There were also three signatures to be stricken from the petition. Two people signed twice and one person resides in Ellicott, not Busti.


Cara Birrittieri, one of the individuals who signed the petition and handed it in to the village clerk, was represented by Attorney Richard Stanton. The major point Stanton argued for was the citizens’ fundamental right to a permissive referendum and the right to vote on that petition.

In Birrittieri’s objection to Thor’s accusation that the preamble was vague, she said the petition itself clearly identified the action of the town board for which the petitioners seek to review through the authorized referendum.

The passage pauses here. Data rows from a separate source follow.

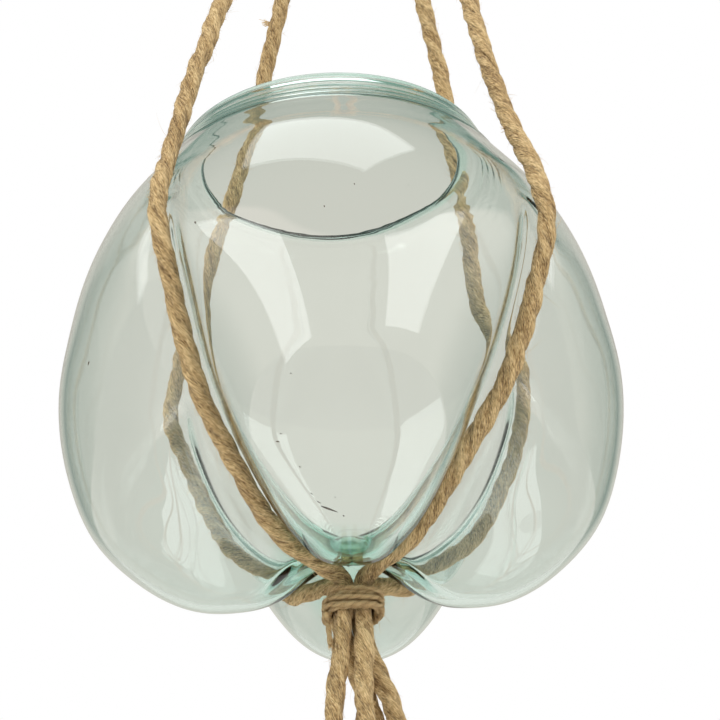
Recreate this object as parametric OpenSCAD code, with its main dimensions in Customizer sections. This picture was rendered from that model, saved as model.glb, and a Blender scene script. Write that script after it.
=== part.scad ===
// Hanging glass terrarium: one mouth-blown vessel that swelled between four
// bars into four lobes, slung in two jute ropes that lie in the folds.
// The origin is where the rope eye bears on its hook. +Z is up, -Y is the front.

/* [Glass vessel] */
// Largest radius of the lobes
lobe_r = 112; // [90:1:135]
// Height from the mouth down to the foot of the lobes
vessel_h = 200; // [160:1:240]
// Radius of the cut mouth
mouth_r = 54; // [40:1:62]
// Glass thickness at the sides
wall = 2.4; // [1.6:0.1:4]
// Extra glass that ran down to the base
base_extra = 1.6; // [0:0.1:3]
// Width of the flat top round the mouth
collar_w = 9.5; // [7:0.5:12]
// Rings that the blowing iron drew into the neck below it
collar_ridges = 5; // [3:1:7]
// Height of each ring
ridge_h = 0.4; // [0:0.1:0.8]
// Radius at the bottom of each fold, where a bar held the glass back
fold_r = 5; // [4:0.5:8]
// Depth of the narrow groove in which a fold starts, below the shoulder
groove_depth = 5.5; // [0:0.5:7]
// Half-width of that groove
groove_w = 7.5; // [6:0.5:10]

/* [Sling] */
// Diameter of the jute rope
rope_d = 7.5; // [5:0.5:8]
// Diameter of the cord wound round the two gatherings
whip_d = 4; // [3:0.5:5]
// Turns in each winding
whip_turns = 3; // [3:1:6]
// Play between a winding and the strands in it
whip_play = 0.2; // [0.1:0.1:0.5]

/* [Hang] */
// Drop from the hook to the mouth
mouth_drop = 325; // [300:5:400]
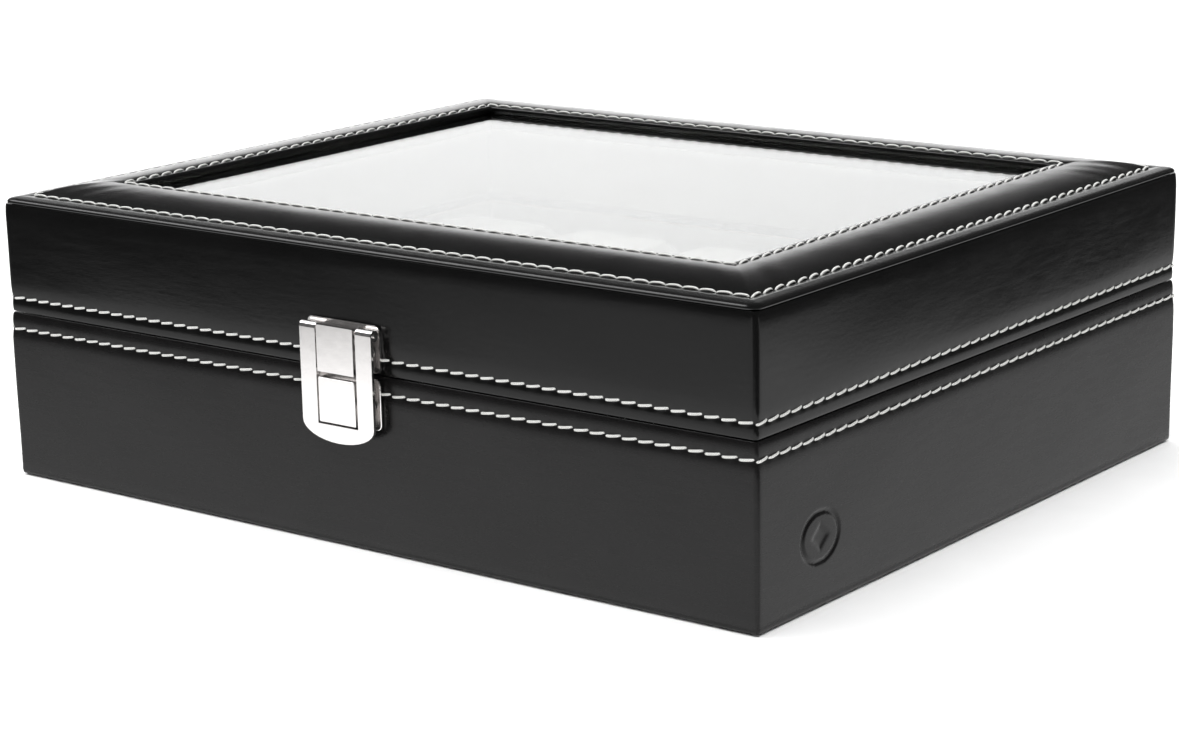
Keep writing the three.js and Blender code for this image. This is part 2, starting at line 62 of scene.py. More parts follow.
def middle_z(node):
    low, high = cad_box(node)
    return (low[2] + high[2]) / 2


# ---------------------------------------------------------------- sizes
# Stitches: a pitch along the seam, and a tube that leans and dives into the leather at both ends.
STITCH_PITCH = 4.77
STITCH_LENGTH = 4.7
STITCH_HALF_WIDTH = 0.34
STITCH_HALF_THICKNESS = 0.28
STITCH_SLANT = math.radians(8.0)
STITCH_RISE = 0.2
STITCH_SINK = 0.45
STITCH_END = 0.96
# Share of a seam's dip in which its stitches lie.
STITCH_SEAT = 0.75

# Latch catch: plate thickness, bevels and corner radii, and the nose that fills the flap's window.
CATCH_PLATE = 0.6
CATCH_EDGE = 0.15
CATCH_CORNER = 1.5
NOSE_HALF = (6.1, 5.8)
NOSE_CORNER = 0.3
NOSE_DROP = 0.05

# Leather's thickness, radius of the box's upright corners, and how closely meshes follow them.
LEATHER = 1.0
CORNER_RADIUS = 1.0
SMALLEST_CORNER = 0.35
LEATHER_STEP = STITCH_PITCH / 5
CORNER_STEPS = 8
PAD_CORNER_STEPS = 10

# A seam pulls the leather in, deepest at the needle holes, where it puckers.
SEAM_DEPTH = 0.42
SEAM_REACH = 1.25
SEAM_SOFTNESS = 0.3
PUCKER = 0.25
PUCKER_REACH = 0.5

# Soft creases on the padded frame, round a point on each corner's diagonal, and its slow swell.
CREASE_DEPTH = 0.07
CREASE_SPREAD = 30.0
CREASE_MIDDLE = 15.0
CREASE_REACH = 9.0
SWELL_DEPTH = 0.05

# Walls: unevenness of the glued hide, how deep the moved skin reaches, outward lean per millimetre
# of height, and how far each rim stands past the CAD's towards the other one.
WAVE_DEPTH = 0.035
SKIN_REACH = 2.6
WALL_LEAN = 0.009
RIM_SWELL = 0.2

# Length of a hide's curved stretch by an edge, and how far the hide has come in at that edge.
BASE_SHOULDER = (8.1, 0.95)
LID_SHOULDER = (3.0, 0.4)
LID_FOLD = (4.6, 0.45)

# A plain mark pressed into the right wall: places and half sizes are (along Y, along Z).
MARK_CENTRE = (-77.5, 18.0)
MARK_HALF = (7.8, 6.2)
MARK_LOZENGE = (3.4, 3.0)
MARK_LINE = 0.5
MARK_DEPTH = 0.4
MARK_MARGIN = 1.5
MARK_STEPS = 64

# Insets from the lid's faces, along X and along Y.
PAD_OUTER_SEAM = (5.3, 5.6)
PAD_INNER_SEAM = (22.1, 23.7)
WINDOW_INSET = (24.6, 25.8)

# Padded frame: height of its outer seam, rise from there to the inner seam, crown above the straight
# line between the two, inset of its rolled edge, and corner radii of the frame and of its seams.
PAD_SEAM_Z = 79.25
PAD_RISE = 2.35
PAD_CROWN = 1.025
PAD_EDGE = -0.6
PAD_CORNER = 2.6
PAD_SEAM_CORNER = 0.5
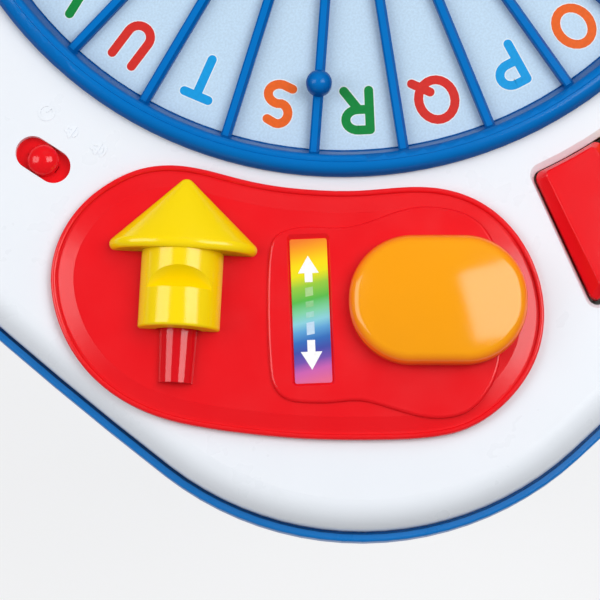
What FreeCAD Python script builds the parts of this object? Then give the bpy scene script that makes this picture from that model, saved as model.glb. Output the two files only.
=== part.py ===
# Musical activity table, millimetres, +Z up, floor at z = 0.
# The model is laid out with the photographed corner towards -Y and turned -45 degrees on export,
# so the row's flat sides are square to X and Y and the photographed corner points to (-X, -Y).
import os
import math
import FreeCAD
import Part

V = FreeCAD.Vector
ORIGIN = V(0, 0, 0)
UP = V(0, 0, 1)
EXPORT_TURN = -45.0
INNER_TURN = 45.0

# Driving sizes of the housing
HALF_FLAT = 206.5
CORNER_REACH = 244.3
CORNER_R = 100.0
DECK_Z = 350.0
WALL = 2.5
RIM_TOP_Z = 339.0
LEDGE_Z = 335.0
RIM_LOW_Z = 330.0
FLOOR_Z = 294.0
RIM_LIP = 2.2
WHITE_INSET = 3.2
FLOOR_INSET = 11.0
DECK_ROLL_R = 9.0
DECK_UNDER = DECK_Z - WALL

# Clearances
SEAT_GAP = 0.2
SLIDE_GAP = 0.4
SHAFT_GAP = 0.08
SCREW_GAP = 0.05

# Alphabet wheel
SEGMENTS = 28
WHEEL_R = 132.2
WHEEL_LOW_R = 130.0
RECESS_R = 130.7
LIP_GAP = 0.3
CREST_R = 127.0
LABEL_OUT_R = 122.9
LABEL_IN_R = 64.2
SPOKE_W = 3.2
SPOKE_TOP_Z = 350.2
RECESS_Z = 343.5
WHEEL_FLOOR_T = 2.5
LABEL_T = 0.3
HUB_BOSS_R = 46.0
HUB_BORE_R = 40.0
PEG_R = 4.0
PEG_RING_R = 103.1
PEG_COUNT = 4

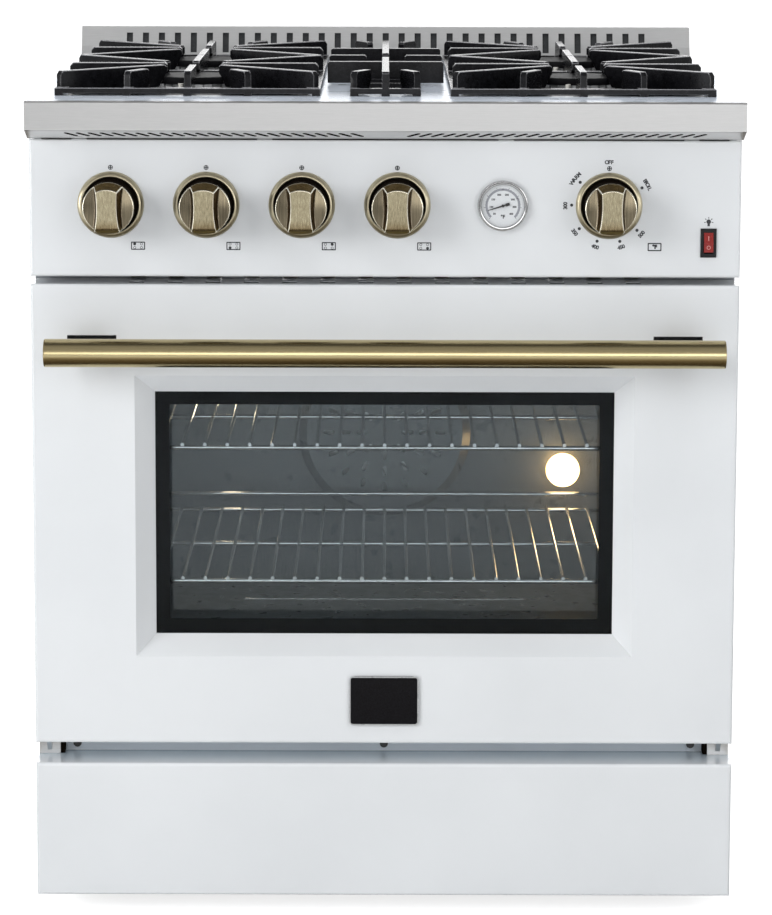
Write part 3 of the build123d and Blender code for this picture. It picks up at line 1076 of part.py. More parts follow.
with BuildPart() as door_skin:
    add(front_tray(BODY_WIDTH, DOOR_HEIGHT, DOOR_BOTTOM, DOOR_THICKNESS - SHEET))
    add(funnel_outside.part)
    with BuildSketch(front_plane(FACE_Y + BEVEL)):
        with Locations((0, WINDOW_MID_Z)):
            Rectangle(WINDOW_INNER[0] + 2 * GLASS_LAP, WINDOW_INNER[1] + 2 * GLASS_LAP)
    extrude(amount=-SHEET)
    add(bevel_funnel.part, mode=Mode.SUBTRACT)
    with BuildSketch(front_plane(FACE_Y + BEVEL - 1)):
        with Locations((0, WINDOW_MID_Z)):
            Rectangle(*WINDOW_INNER)
    extrude(amount=-3 * SHEET, mode=Mode.SUBTRACT)
    post_hole = [size + 2 * reveal for size, reveal in zip(HANDLE_POST_SIZE, HANDLE_POST_REVEAL)]
    with BuildSketch(front_plane(FACE_Y - 1)):
        with Locations((-HANDLE_POST_X, HANDLE_HEIGHT), (HANDLE_POST_X, HANDLE_HEIGHT)):
            Rectangle(*post_hole)
    extrude(amount=-SHEET - 2, mode=Mode.SUBTRACT)
    with BuildSketch(Plane.XY.offset(DOOR_TOP - SHEET)):
        with Locations((0, FACE_Y + 22)):
            with GridLocations(VENT_PITCH, 1, VENT_COUNT, 1):
                Rectangle(VENT_SLOT[0], VENT_SLOT[0])
    extrude(amount=2 * SHEET, mode=Mode.SUBTRACT)
    for side in (-1, 1):
        notch = HINGE_LUG / 2 + LUG_CLEAR
        cut_block((side * HINGE_X - notch, side * HINGE_X + notch), (FACE_Y + 9, DOOR_BACK_Y - 4),
                  (DOOR_BOTTOM - 1, DOOR_BOTTOM + 2 * SHEET))
save(door_skin.part, "door_skin")

INNER_WINDOW = (WINDOW_INNER[0] - 2 * INNER_WINDOW_INSET, WINDOW_INNER[1] - 2 * INNER_WINDOW_INSET)
with BuildPart() as door_liner:
    block((-HALF, HALF), (DOOR_BACK_Y - SHEET, DOOR_BACK_Y), (DOOR_BOTTOM, DOOR_TOP))
    with BuildSketch(front_plane(DOOR_BACK_Y)):
        with Locations((0, WINDOW_MID_Z)):
            Rectangle(*INNER_WINDOW)
    extrude(amount=2 * SHEET, mode=Mode.SUBTRACT)
    fillet(door_liner.edges().filter_by(Axis.Y).group_by(SortBy.LENGTH)[0], 0.6)
save(door_liner.part, "door_liner")

with BuildPart() as door_glass_outer:
    with BuildSketch(front_plane(GLASS_Y)):
        with Locations((0, WINDOW_MID_Z)):
            Rectangle(WINDOW_INNER[0] + 2 * GLASS_LAP, WINDOW_INNER[1] + 2 * GLASS_LAP)
    extrude(amount=-GLASS)
save(door_glass_outer.part, "door_glass_outer")

with BuildPart() as door_glass_inner:
    with BuildSketch(front_plane(INNER_GLASS_Y)):
        with Locations((0, WINDOW_MID_Z)):
            Rectangle(INNER_WINDOW[0] + 2 * GLASS_LAP, INNER_WINDOW[1] + 2 * GLASS_LAP)
    extrude(amount=-GLASS)
save(door_glass_inner.part, "door_glass_inner")

HANDLE_Y = FACE_Y - HANDLE_STANDOFF + HANDLE_RADIUS
with BuildPart() as door_handle:
    rod((0, HANDLE_Y, HANDLE_HEIGHT), HANDLE_RADIUS, HANDLE_LENGTH, ALONG_X)
    fillet(door_handle.edges().filter_by(GeomType.CIRCLE), 2.5)
save(door_handle.part, "door_handle")

POST_SEAT_Y = FACE_Y + 14.0
with BuildPart() as handle_posts:
    for side in (-1, 1):
        x = side * HANDLE_POST_X
        w, h = HANDLE_POST_SIZE
        block((x - w / 2, x + w / 2), (HANDLE_Y, POST_SEAT_Y),
              (HANDLE_HEIGHT - h / 2, HANDLE_HEIGHT + h / 2))
        reach = w / 2 + HANDLE_POST_REVEAL[0] + HANDLE_FLANGE[0]
        block((x - reach, x + reach), (FACE_Y + SHEET, FACE_Y + SHEET + HANDLE_FLANGE[1]),
              (HANDLE_HEIGHT - h / 2, HANDLE_HEIGHT + h / 2))
    rod((0, HANDLE_Y, HANDLE_HEIGHT), HANDLE_RADIUS, HANDLE_LENGTH, ALONG_X, Mode.SUBTRACT)
save(handle_posts.part, "handle_posts")

with BuildPart() as door_badge:
    with BuildSketch(front_plane(FACE_Y)):
        with Locations((0, BADGE_HEIGHT)):
            RectangleRounded(BADGE_SIZE[0], BADGE_SIZE[1], 7)
    extrude(amount=BADGE_SIZE[2])
    chamfer(door_badge.faces().sort_by(Axis.Y)[0].edges(), 0.6)
save(door_badge.part, "door_badge")

EAR_GAP = 0.5
with BuildPart() as door_hinge_arms:
    for side in (-1, 1):
        x = side * HINGE_X
        near = HINGE_LUG / 2 + EAR_GAP
        far = near + HINGE_EAR
        arm_y = (PIN_Y - 12, DOOR_BACK_Y - SHEET)
        low, high = DOOR_BOTTOM + SHEET, DOOR_BOTTOM + 46
        block((x - far, x - near), arm_y, (low, high))
        block((x + near, x + far), arm_y, (low, high))
        block((x - near, x + near), arm_y, (PIN_Z + HINGE_EYE_RADIUS + 4, high))
        rod((x, PIN_Y, PIN_Z), HINGE_PIN_RADIUS, 2 * far, ALONG_X)
save(door_hinge_arms.part, "door_hinge_arms")

BRACKET_TOP = DOOR_BOTTOM - 3.0
BRACKET_WALL = 2.0
with BuildPart() as hinge_brackets:
    for side in (-1, 1):
        x0, x1 = sorted((side * HALF, side * (HALF - HINGE_BRACKET_WIDTH)))
        front = BODY_FRONT_Y - HINGE_BRACKET_DEPTH
        z0 = KICK_TOP + 0.2
        block((x0, x1), (front, front + BRACKET_WALL), (z0, BRACKET_TOP))
        block((x0, x0 + BRACKET_WALL), (front, BODY_FRONT_Y), (z0, BRACKET_TOP))
        block((x1 - BRACKET_WALL, x1), (front, BODY_FRONT_Y), (z0, BRACKET_TOP))
        lug = (side * HINGE_X - HINGE_LUG / 2, side * HINGE_X + HINGE_LUG / 2)
        with BuildSketch(Plane.YZ.offset(lug[0])):
            with BuildLine():
                Polyline((PIN_Y, PIN_Z - HINGE_EYE_RADIUS), (front, z0 + 4), (front + 1, z0 + 4),
                         (front + 1, BRACKET_TOP), (front - 2, BRACKET_TOP), (PIN_Y + 4, PIN_Z + 5.7),
                         (PIN_Y, PIN_Z + 5), close=True)
            make_face()
            with Locations((PIN_Y, PIN_Z)):
                Circle(HINGE_EYE_RADIUS)
                Circle(HINGE_PIN_RADIUS + SHAFT_FIT, mode=Mode.SUBTRACT)
        extrude(amount=HINGE_LUG)
save(hinge_brackets.part, "hinge_brackets")

SCREW_HEIGHT = 185.0
SCREW_SPACING = 338.0
SCREW_HEAD = (4.5, 2.4)          # radius and height
with BuildPart() as front_screws:
    for x in (-SCREW_SPACING, 0.0, SCREW_SPACING):
        rod((x, BODY_FRONT_Y - SCREW_HEAD[1] / 2, SCREW_HEIGHT), *SCREW_HEAD, ALONG_Y)
save(front_screws.part, "front_screws")
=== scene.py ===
import json
import math

import bmesh
import bpy
from mathutils import Matrix, Vector


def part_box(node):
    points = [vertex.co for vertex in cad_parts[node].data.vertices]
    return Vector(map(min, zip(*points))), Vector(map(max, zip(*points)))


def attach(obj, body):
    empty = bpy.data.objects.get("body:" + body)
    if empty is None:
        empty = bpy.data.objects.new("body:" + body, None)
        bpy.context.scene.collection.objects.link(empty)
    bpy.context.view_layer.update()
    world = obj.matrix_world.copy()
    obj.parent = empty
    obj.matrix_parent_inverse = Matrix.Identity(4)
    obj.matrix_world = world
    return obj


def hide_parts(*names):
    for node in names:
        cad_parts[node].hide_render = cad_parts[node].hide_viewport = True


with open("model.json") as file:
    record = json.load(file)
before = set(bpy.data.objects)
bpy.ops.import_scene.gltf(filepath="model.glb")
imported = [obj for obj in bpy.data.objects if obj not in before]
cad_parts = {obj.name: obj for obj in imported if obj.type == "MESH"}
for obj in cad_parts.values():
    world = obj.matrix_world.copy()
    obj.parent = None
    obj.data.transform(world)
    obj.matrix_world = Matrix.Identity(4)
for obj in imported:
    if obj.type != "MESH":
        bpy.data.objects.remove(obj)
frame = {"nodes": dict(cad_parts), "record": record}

# The freestanding gas range: its finishes, its fine pieces, the studio and the camera.
# Lengths are in metres in the range's own frame: X to the right, Y to the back, Z up.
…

In retaliation to the claims against Mueller, there were no references to valid statute or case laws in New York stating that a doctor may not acknowledge a client’s signature to petition a public matter to referendum. It was also said that since there was no actual signature not witnessed by Whitmore, that point is moot.

There were three affidavits which said Thor called residents’ homes to make sure they understood what they were signing.

“I hope the judge allows citizens the right of referendum,” said Birrittieri, of Lakewood. “… Fact is the public has a right to vote and a right to petition.”

Mueller and Whitmore could not be reached for comment.


On March 11, Birrittieri and Whitmore presented 222 signatures collected over the course of a month to Nygren. The potential referendum is a result of Busti’s proposed sale of its current town hall and purchase of the former Tordella’s building at 125 Chautauqua Ave. The town in recent months was approached by the Jamestown Area Community Federal Credit Union, which has an expired lease on its current location. The credit union has offered $300,000 for Busti’s current town hall. Due to their expired lease, the credit union is under some urgency to move, and the offer is not open-ended.

While there was support for the sale of the current town hall, voices of dissent rose when it came to the purchase of 125 Chautauqua Ave.

The more popular arguments revolved around the potential for Busti to move into Lakewood’s Anthony C. Caprino Municipal Building and outcry over taking another building off the tax roll just as one was put back on – especially when Whitmore had expressed interest in purchasing the building.

Supporters of the town board’s decision countered by pointing out the move into the Tordella’s building was the most cost-effective option and saying that the town shouldn’t put money into a building it doesn’t own – especially when the village hall is not handicap-accessible.

The public referendum cannot be on the purchase of the former Tordella’s, but is allowed on the sale – on which the purchase is contingent. Acting upon this, those who are against Busti’s decision had 30 days to collect 148 signatures to force a special election. However, it should be noted, Busti has the ability to close the contingency in the contract of the purchase at 125 Chautauqua Ave.

A recently formed citizens group, Citizens for Better Government, is calling the action by Thor an affront to its right to petition their town government.

“We worked very hard to put together a proper and legal petition, and we should not have to defend it in a courtroom,” said Birrittieri, CBG spokesperson. “We got the required number of signatures. We should simply have a vote.”

Many members of CBG are outraged over the handling of the entire process, and agreed to change the name of the group from Citizens Action Committee to Citizens for Better Government to put the local board on notice.